Sunday, 26 December 2010

Boxing Day and the Perils of Poetry

Today is not boxing day.

Once upon a time, there was a thing called a Christmas box. A Christmas box was a box with a small hole cut in it, like a piggy bank, through which coins could be dropped. It was kept in a church and, like a piggy bank, it could not be opened, only smashed. The smashing was done at Christmas, hence the name: Christmas box.

Christmas boxes were used by servants, apprentices, bloggers and other impoverished fools to save up some money for the frosty and festive season. In gambling dens there would be a Christmas box of tips for the benefit of the butler. As one chap put it in 1634:

It is a shame, for a rich Christian to be like a Christmas boxe, that receives all, and nothing can be got out, till it be broken in peeces.
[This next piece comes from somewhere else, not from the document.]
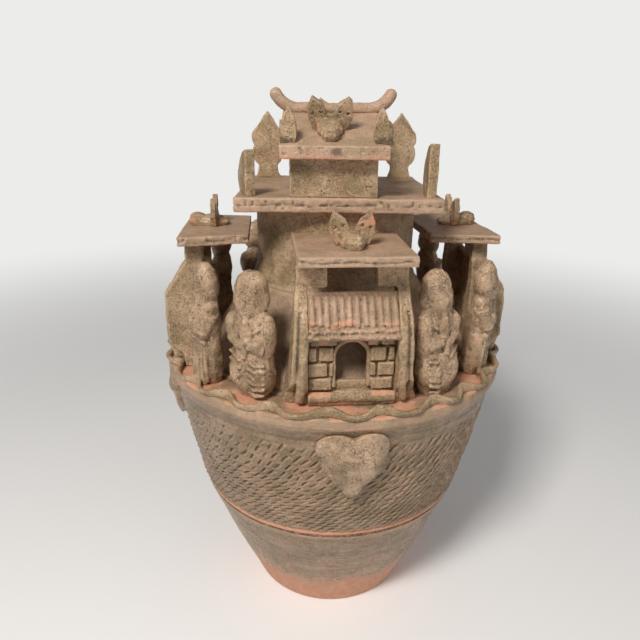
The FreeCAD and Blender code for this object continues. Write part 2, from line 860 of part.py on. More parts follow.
def dove_wing(name, side):
    """A raised wing: a pointed leaf, broad side forward, pierced by two small holes. It leans out, so its
    foot is lifted by as much as the lean would sink it."""
    half = p.dove_wing_width / 2
    wing = slab(name, "XZ_Plane", [
        (half * 0.7, 0),
        (half, p.dove_wing_tall * 0.4),
        (half * 0.8, p.dove_wing_tall * 0.7),
        (half * 0.1 * side, p.dove_wing_tall),
        (-half * 0.8, p.dove_wing_tall * 0.7),
        (-half, p.dove_wing_tall * 0.4),
        (-half * 0.7, 0),
    ], p.dove_wing_thickness)
    holes = sketch(wing, "XZ_Plane", name + "_holes")
    for step in (-1, 1):
        circle(holes, half * 0.42 * step, p.dove_wing_tall * 0.52, p.dove_eye_radius)
    pocket_through(wing, holes)
    lift = p.dove_wing_width * 0.085
    return placed(wing, x=p.dove_wing_spacing / 2 * side, y=p.dove_length * 0.16, z=lift,
                  lean=p.dove_wing_splay * side)


def dove_clay(name):
    """A pinched dove that looks along -Y: low body, round head, and two raised wings."""
    low = p.dove_body_tall
    wide = p.dove_body_width / 2
    long = p.dove_length
    body = lofted(name + "_body", [
        (0, 0, long * 0.02, wide * 0.9, long * 0.34),
        (low * 0.35, 0, long * 0.02, wide, long * 0.36),
        (low * 0.8, 0, long * 0.02, wide * 0.72, long * 0.26),
        (low, 0, long * 0.02, wide * 0.3, long * 0.1),
    ])
    head = lofted(name + "_head", [
        (0, 0, long * -0.3, wide * 0.6, long * 0.16),
        (low * 0.5, 0, long * -0.3, wide * 0.72, long * 0.2),
        (low * 0.95, 0, long * -0.3, wide * 0.6, long * 0.16),
        (low * 1.15, 0, long * -0.3, wide * 0.25, long * 0.07),
    ])
    wings = [dove_wing(f"{name}_left_wing", -1), dove_wing(f"{name}_right_wing", 1)]
    return fused([body, head, *wings], name + "_clay")


# Lid

def make_platform():
    """The square platform, its vent hole, and the ring under it that sits in the neck."""
    low = p.neck_top_height + p.seat_gap
    half = p.platform_side / 2
    platform = slab("platform_slab", "XY_Plane", [(-half, -half), (half, -half), (half, half), (-half, half)],
                    p.platform_thickness)
    vent = sketch(platform, "XY_Plane", "platform_vent")
    circle(vent, 0, 0, p.vent_radius)
    pocket_through(platform, vent)
    keep(placed(platform, z=low, turn=p.lid_turn), "lid_platform")
    outer = p.neck_radius - p.neck_wall - p.ring_clearance
    ring = turned("ring_section", [
        (outer - p.ring_wall, -p.ring_depth),
        (outer - p.ring_bevel, -p.ring_depth),
        (outer, -p.ring_depth + p.ring_bevel_tall),
        (outer, 0),
        (outer - p.ring_wall, 0),
    ])
    keep(placed(ring, z=low, turn=p.lid_turn), "lid_locating_ring")


def pavilion_middle():
    """How far back from the lid's middle the pavilion's ridge stands."""
    return p.pavilion_front_inset + p.pavilion_depth / 2 - p.platform_side / 2


def gable(name, reach, low_edge, rise, width, foot=None):
    """A gable drawn out along X: low edges at one height, a ridge above, and side walls where it has a foot."""
    middle = pavilion_middle()
    corners = [(middle - reach, low_edge), (middle + reach, low_edge), (middle, low_edge + rise)]
    if foot is not None:
        corners = [
            (middle - reach, foot),
            (middle + reach, foot),
            (middle + reach, low_edge),
            (middle, low_edge + rise),
            (middle - reach, low_edge),
        ]
    return slab(name, "YZ_Plane", corners, width, "Symmetric")


def pavilion_walls(reach, slope):
    """The pavilion's four walls, with gable ends that meet the underside of its roof."""
    half_depth = p.pavilion_depth / 2
    low_edge = p.soffit_height + (reach - half_depth) * slope
    block = gable("pavilion_block", half_depth, low_edge, half_depth * slope, p.pavilion_width, 0)
    wall = p.pavilion_wall
    room = primitive("Box", "pavilion_room", Length=p.pavilion_width - wall * 2,
                     Width=p.pavilion_depth - wall * 2, Height=p.soffit_height + p.roof_rise)
    placed(room, x=wall - p.pavilion_width / 2, y=pavilion_middle() - half_depth + wall)
    return cut(block, room, "pavilion_shell")


def ridge_clay(height):
    """The ridge roll: a bar along the ridge, bent up at both ends into round-tipped horns."""
    middle = pavilion_middle()
    pieces = [primitive("Cylinder", "ridge_bar", Radius=p.ridge_radius, Height=p.ridge_half_length * 2)]
    placed(pieces[0], x=-p.ridge_half_length, y=middle, z=height, lean=90)
    turn = math.radians(number_of(p.horn_turn))
    for side in (-1, 1):
        name = "left" if side < 0 else "right"
        horn = primitive("Torus", f"{name}_horn", Radius1=p.horn_bend, Radius2=p.ridge_radius, Angle3=p.horn_turn)
        centre = FreeCAD.Vector(side * number_of(p.ridge_half_length), number_of(middle),
                                number_of(height + p.horn_bend))
        stance = FreeCAD.Rotation(-Z_AXIS, X_AXIS * side, Y_AXIS * -side, "XYZ")
        horn.Placement = FreeCAD.Placement(centre, stance)
        tip = primitive("Sphere", f"{name}_horn_tip", Radius=p.ridge_radius)
        placed(tip, x=(p.ridge_half_length + p.horn_bend * math.sin(turn)) * side, y=middle,
               z=height + p.horn_bend * (1 - math.cos(turn)))
        pieces += [horn, tip]
    return fused(pieces, "ridge_clay")


def finial_clay(reach, roof_width, height):
    """Four leaf-shaped finials that stand near the corners of the pavilion's roof."""
    half = p.finial_width / 2
    finials = []
    for across in (-1, 1):
        for along in (-1, 1):
            finial = slab(f"finial_{len(finials)}", "XZ_Plane", [
                (half * 0.7, 0),
                (half, p.finial_tall * 0.5, p.finial_tall),
                (0, p.finial_tall, p.finial_tall * 0.9),
                (-half, p.finial_tall * 0.5, p.finial_tall * 0.9),
                (-half * 0.7, 0, p.finial_tall),
            ], p.finial_thickness, "Symmetric")
            placed(finial, x=(roof_width / 2 - p.finial_side_inset) * across,
                   y=pavilion_middle() + (reach - p.finial_front_inset) * along, z=height)
            finials.append(finial)
    return fused(finials, "finial_clay")


def make_pavilion(top):
    """The pavilion: hollow walls, a slab roof with its ridge along X, ridge roll, finials and two doves."""
    reach = p.pavilion_depth / 2 + p.roof_front_overhang
    slope = p.roof_rise / reach
    roof_width = p.pavilion_width + p.roof_side_overhang * 2
    eave = p.soffit_height + p.roof_thickness
    outer = gable("roof_outside", reach, eave, p.roof_rise, roof_width, p.soffit_height)
    inner = gable("roof_inside", reach, p.soffit_height, p.roof_rise, roof_width * 2)
    pieces = {
        "pavilion_walls": pavilion_walls(reach, slope),
        "pavilion_roof": cut(outer, inner, "roof_shell"),
        "roof_ridge": cut(ridge_clay(eave + p.roof_rise + p.ridge_stand), outer, "ridge_seated"),
        "roof_finials": cut(finial_clay(reach, roof_width, eave), outer, "finials_seated"),
    }
    for label, piece in pieces.items():
        keep(placed(piece, x=p.pavilion_offset, z=top, turn=p.lid_turn), label)
    pitch = math.degrees(math.atan(number_of(slope)))
    for name, side in (("front", -1), ("rear", 1)):
        bird = dove_clay(f"{name}_bird")
        placed(bird, x=p.pavilion_offset + p.roof_dove_offset * side,
               y=pavilion_middle() + (reach - p.roof_dove_inset) * side,
               z=top + eave + slope * p.roof_dove_inset, tilt=pitch, swing=90 + 90 * side, turn=p.lid_turn)
        keep(bird, f"{name}_roof_dove")


def front_fin(name, tall):
    """A slab on edge at a front corner: straight in front, bulging behind, cut off at a slant on top."""
    half = p.front_fin_long / 2
    return slab(name, "YZ_Plane", [
        (-half, 0),
        (half * 0.7, 0),
        (half, tall * 0.45, tall * 0.8),
        (-half * 0.35, tall * 0.94, tall * 0.9),
        (-half, tall),
    ], p.fin_thickness, "Symmetric")


def back_fin(name):
    """A slab on end at a back corner: waisted near its foot, scalloped at its sides, pointed on top."""
    half = p.back_fin_wide / 2
    tall = p.back_fin_tall
    flank = [
        (half * 0.85, 0),
        (half * 0.62, tall * 0.2, -(tall * 0.3)),
        (half * 0.85, tall * 0.5, tall * 0.22),
        (half * 0.8, tall * 0.74, tall * 0.16),
    ]
    arcs = [corner[2] for corner in flank[1:]]
    mirrored = [(-corner[0], corner[1]) for corner in reversed(flank)]
    other = [mirrored[0]] + [(*spot, arc) for spot, arc in zip(mirrored[1:], reversed(arcs))]
    return slab(name, "XZ_Plane", [*flank, (0, tall), *other], p.fin_thickness)


def make_fins(top):
    """The four slabs that stand at the corners of the platform."""
    left = front_fin("left_front_fin", p.left_front_fin_tall)
    right = front_fin("right_front_fin", p.right_front_fin_tall)
    placed(left, x=-p.front_fin_reach, y=-p.front_fin_setback, z=top, swing=p.left_front_fin_swing, turn=p.lid_turn)
    placed(right, x=p.front_fin_reach, y=-p.front_fin_setback, z=top, swing=p.right_front_fin_swing, turn=p.lid_turn)
    keep(left, "front_left_corner_slab")
    keep(right, "front_right_corner_slab")
    for name, side in (("left", -1), ("right", 1)):
        fin = back_fin(f"{name}_back_fin")
        placed(fin, x=p.back_fin_reach * side, y=p.back_fin_setback, z=top, swing=p.back_fin_swing * -side,
               turn=p.lid_turn)
        keep(fin, f"back_{name}_corner_slab")


def make_lid():
    make_platform()
    top = p.neck_top_height + p.seat_gap + p.platform_thickness
    make_pavilion(top)
    make_fins(top)


# The whole jar, checked and written

def check(document, things):
    """Stops if any object failed to compute, or any sub-part is empty or not valid."""
    for thing in document.Objects:
        if {"Invalid", "Error"} & set(thing.State):
            raise RuntimeError(f"{thing.Label} did not compute: {thing.State}")
    for thing in things:
        if thing.Shape.isNull() or not thing.Shape.isValid() or not thing.Shape.Solids:
            raise RuntimeError(f"{thing.Label} has no valid solid")


jar = make_jar()
shoulder = make_shoulder()
make_neck()
make_frill()
make_bosses(jar)
make_towers(shoulder)
make_figures(shoulder)
make_lid()
doc.recompute()
check(doc, nodes)
os.makedirs(OUT, exist_ok=True)
for node in nodes:
    node.Shape.exportStep(os.path.join(OUT, node.Label + ".step"))
print(len(nodes), "sub-parts")
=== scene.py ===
"""The looks of a lidded hunping: hand-built stoneware under a thin, pitted ash glaze.

Every piece of clay is made again round its frame node, with rounded edges, lumps, pits and cuts in the
mesh itself. Shapes are arrays of points in millimetres, and become meshes in metres at the end. Two
values ride on each mesh for the glaze to read: "hollow" is how far a spot lies in a recess, in
millimetres, and "bare" is how far the clay shows, from 0 to 1.
"""

import itertools
import json
import math

import bmesh
import bpy
import numpy as np
from mathutils import Euler, Matrix, Vector


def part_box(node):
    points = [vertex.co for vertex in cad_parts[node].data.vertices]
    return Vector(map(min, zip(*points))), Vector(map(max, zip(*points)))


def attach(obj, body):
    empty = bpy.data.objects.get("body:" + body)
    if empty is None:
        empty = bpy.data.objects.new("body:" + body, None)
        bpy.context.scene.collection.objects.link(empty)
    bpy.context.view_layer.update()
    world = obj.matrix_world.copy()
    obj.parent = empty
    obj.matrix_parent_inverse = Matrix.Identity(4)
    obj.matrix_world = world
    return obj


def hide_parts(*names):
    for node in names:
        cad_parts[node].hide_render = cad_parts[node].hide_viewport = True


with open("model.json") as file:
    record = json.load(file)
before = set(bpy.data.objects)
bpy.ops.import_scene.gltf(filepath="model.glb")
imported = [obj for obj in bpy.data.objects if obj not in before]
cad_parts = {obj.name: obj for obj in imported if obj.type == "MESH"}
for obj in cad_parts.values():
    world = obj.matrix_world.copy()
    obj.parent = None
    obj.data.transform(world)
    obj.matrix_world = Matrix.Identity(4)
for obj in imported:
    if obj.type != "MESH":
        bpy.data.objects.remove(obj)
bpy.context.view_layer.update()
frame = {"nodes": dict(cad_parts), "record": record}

MM = 0.001

# The jar, in millimetres
FOOT_RADIUS = 71.0
BAND_HEIGHT = 109.5
BAND_RADIUS = 116.5
BELLY_SWELL = 1.2
COLLAR_HEIGHT = 211.0
COLLAR_RADIUS = 138.4
SEAM_HEIGHT = 222.5
RIM_RADIUS = 144.0
WALL = 8.0
FLOOR = 9.0
LEDGE_HEIGHT = 230.0
LEDGE_INNER = 116.0
NECK_FOOT_RADIUS = 70.0
NECK_FOOT_HEIGHT = 294.0
NECK_RADIUS = 65.0
NECK_WALL = 7.0
NECK_TOP = 357.0

# Towers. A side gate stands further out than a front or back one, and its roof is lower
SIDES = {"front": 0, "right": 90, "back": 180, "left": 270}
SIDE_GATES = ("right", "left")
SIDE_SHIFT = 10.0
SIDE_DROP = 4.5
GATE_HALF = 31.0
WALL_FACE = 118.0
EAVE_RADIUS = 129.0
EAVE_HEIGHT = 282.5
TILE_TOP_RADIUS = 112.0
TILE_TOP_HEIGHT = 311.5
TOWER_ROOF_TOP = 340.5

# Figures: turn about the jar's axis, how far out the foot stands, and the lean inwards
FIGURES = {
    "front_right_piper": (32.5, 122.5, 5.0),
    "front_right_attendant": (56.6, 125.5, -3.0),
    "back_right_piper": (146.0, 121.0, 3.0),
    "back_right_attendant": (124.5, 124.5, 1.0),
    "back_left_piper": (213.5, 121.5, 2.0),
    "back_left_attendant": (236.0, 124.0, 2.0),
    "front_left_piper": (325.0, 120.5, 1.0),
    "front_left_attendant": (305.2, 125.0, 0.0),
}

# The lid: its turn, and its pavilion's middle, eave and roof slope
LID_TURN = -4.6
PAVILION_X = -4.0
PAVILION_Y = -29.5
PAVILION_EAVE = 403.3
ROOF_SLOPE = 22.5 / 53.0

HOLLOW_ROUNDS = 6


def held(values):
    """Values held between 0 and 1."""
    return np.clip(values, 0, 1)


# Noise

def hashed(cell, seed):
    """A steady number from 0 to 1 for each lattice cell."""
    mixed = cell[:, 0] * 73856093 ^ cell[:, 1] * 19349663 ^ cell[:, 2] * 83492791 ^ (seed + 7) * 2654435
    mixed = (mixed ^ (mixed >> 13)) * 1274126177 & 0x7FFFFFFF
    mixed = (mixed ^ (mixed >> 15)) * 668265263 & 0x7FFFFFFF
    return (mixed >> 7 & 0xFFFF) / 65535.0


def noise(points, size, seed=0, stretch=(1, 1, 1)):
    """Smooth noise from -1 to 1, with lumps about size millimetres across."""
    grid = points / (np.array(stretch) * size) + seed * 17.31
    base = np.floor(grid).astype(np.int64)
    part = grid - base
    part = part * part * (3 - 2 * part)
    total = np.zeros(len(points))
    for corner in itertools.product((0, 1), repeat=3):
        share = np.prod(np.where(corner, part, 1 - part), axis=1)
        total += share * hashed(base + corner, seed)
    return total * 2 - 1


def pits(points, size, seed, rarity=0.45):
    """Small round dips, from 0 to 1."""
    return held((noise(points, size, seed) - rarity) / (1 - rarity))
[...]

Anyway, in the eighteenth and nineteenth centuries the idea of the Christmas box shifted. There were lots of chaps like postmen and milkmen and butchers' boys and bloggers who didn't have loose change to be stowing away all year. Yet they still felt they deserved a little something at Christmas. So generous Victorians would make a little box of presents which they would present to all the delivery boys on the first weekday after Christmas, thus insisteth the OED.

The first weekday after Christmas therefore became known as Boxing Day. And today?

Today is a Sunday.

All those pleading postmen, beggarly bloggers and other assorted lazzaroni will arrive at your door on Monday morning, their usual truculence usurped by a poor smile and rich words. As Mr Weller remarks of his son's attempt at a Valentine's card in The Pickwick Papers:

''Tain't in poetry, is it?' interposed his father.

'No, no,' replied Sam.

'Wery glad to hear it,' said Mr. Weller. 'Poetry's unnat'ral; no man ever talked poetry 'cept a beadle on boxin'-day, or Warren's blackin', or Rowland's oil, or some of them low fellows; never you let yourself down to talk poetry, my boy.'

You have, dear poetic reader, been warned.

(A beadle, by the way, was a sort of policeman paid for by the parish).


  1. Once again I find you pickin'
    On poets, you and Mr Dicken
    And if you thus insist on needlin'
    us, we'll surely fetch the Beadle in.

  2. I’m sorry that your anger quickens
    At those disdainful lines of Dickens,
    Or that Sam Weller’s stricture sickens
    She who Aganippe thickens.
    Though Inky Fool may try to feed all
    Appetites, he needs must needle,
    Like a tart and spicy cheadle*,
    Laszlo Biro’s broken beadle.

    (And try in foolish ink to wheedle
    In a mention of Brad Friedel).

    *An Anglo-Saxon term for mustard.